Generally, variant CNT microstructures determine their properties, for example, highly graphitized CNTs exhibit excellent mechanical and electrical properties; however, the CNTs with defects and poor crystallinity contribute to the field emission property and hydrogen storage capacity. Therefore, it is of vital importance to control the CNT microstructures effectively for desired applications.
Recently, for the purpose of growing CNTs with different microstructures and crystallinity, several methods have been attempted by changing growth parameters such as catalyst particle size, growth temperature, flow rate of carrier gas, plasma power and bias voltage, in a chemical vapor deposition (CVD) process.
"Compared to the regular arc discharge and CVD methods, our process provides an unique advantage for synthesizing carbon nanotubes in a simple experiment setup and investigating the effect of electric field on the growth of carbon nanomaterials" Professor Chunxu Pan from the Department of Physics at Wuhan University/PR China, explains to Nanowerk.
Pan and his colleagues found that the CNT microstructures can be changed by an electric field through the influence of the electrostatic force on the carbon surface and bulk diffusion on/in a deformed catalyst particle. Preliminary experiments revealed that anisomeric "graphite - nongraphite - graphite - nongraphite..." CNTs could be synthesized when a pulsed electric field is applied, which are expected to exhibit special properties and promising applications.
Pan describes the results of his work: "Firstly, our work has demonstrated that CNT diameter uniformity and crystallinity of graphite sheets can be improved through applying an electric field. Secondly, our work proposed a new approach to control the microstructure of carbon nanotubes and to fabricate isomeric structures. Thirdly, the experimental results provide new clues for discovering the growth mechanism of carbon nanotubes, which is important for theoretical work."
Specifically, the Chinese researchers experimentally observed the microstructural transformation of carbon nanotubes from the 'herringbone' into a highly crystalline structure in an electric field.
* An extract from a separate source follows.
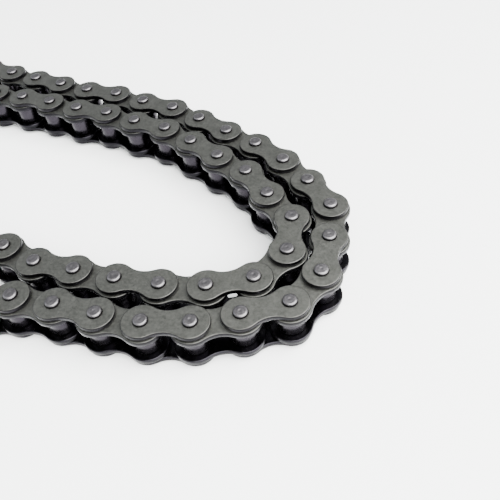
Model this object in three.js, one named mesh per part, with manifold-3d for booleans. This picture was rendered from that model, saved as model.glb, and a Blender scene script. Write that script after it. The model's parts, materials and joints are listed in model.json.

These findings are described in a recent paper, titled "Electric-field-induced microstructural transformation of carbon nanotubes", that was published in the August 7, 2006 edition of Applied Physics Letters.
HRTEM micrographs of CNTs grown (a) and (b) without electric field and (c) and (d) with electric field. Arrows indicate the direction of tube axis. (Reprinted with permission from the American Institute of Physics)
The recent experiments revealed that CNTs grown without an electric field appeared with a kind of 'herringbone structure' which had a larger diameter (32 nm) and more graphite layers (>30) with less-ordered graphitic structure which were inclined to the tube axis (∼20°). For CNTs grown in an electric field, the diameter uniformity and the crystallinity of graphite sheets of CNTs were improved clearly, i.e., they exhibited smaller diameter (13 nm) and fewer graphite layers (13–16) parallel to the tube axis.
Pan explains the experimental results: "It is well known that the carbon diffusion in catalyst particle depends upon its stress and deformation states. Preliminary calculation and simulation show that the shape and interior stress states of the particle can be changed by an electrostatic force, which then influences the CNT microstructures. In the case of without an electric field, the carbon concentration gradient of bulk diffusion near the precipitating facets is higher, which implies that the surface diffusion and bulk diffusion on/in the particle are comparable, and then, the graphite layers precipitate along the conical facets to form a herringbone structure."
"However, when an electric field is applied, a strong electrostatic force acts upon the particle due to field enhancement which leads to particle elongation. Then, the surface diffusion becomes prominent and the bulk diffusion becomes negligible because of the tensile stress gradient. Furthermore, the
carbon concentration gradient in the particle suggests that CNT grown from an elongated particle has a larger proportion of carbon assembling in the outer shells. In addition, the electrostatic force induced deformation for the particle results in many active dislocation steps upon the nanoparticle surface which will also adsorb surface-diffused carbon and nucleated graphite layers parallel to the tube axis."
Pan points out that further theoretical studies based on molecular dynamics simulation or in situ observation of CNT growth are required to understand the microstructural transformation mechanism.
"A future direction of our work will be focused on applying this method to produce isomeric carbon nanotubes and to fabricate nano-devices based on this kind of nanotubes" he concludes.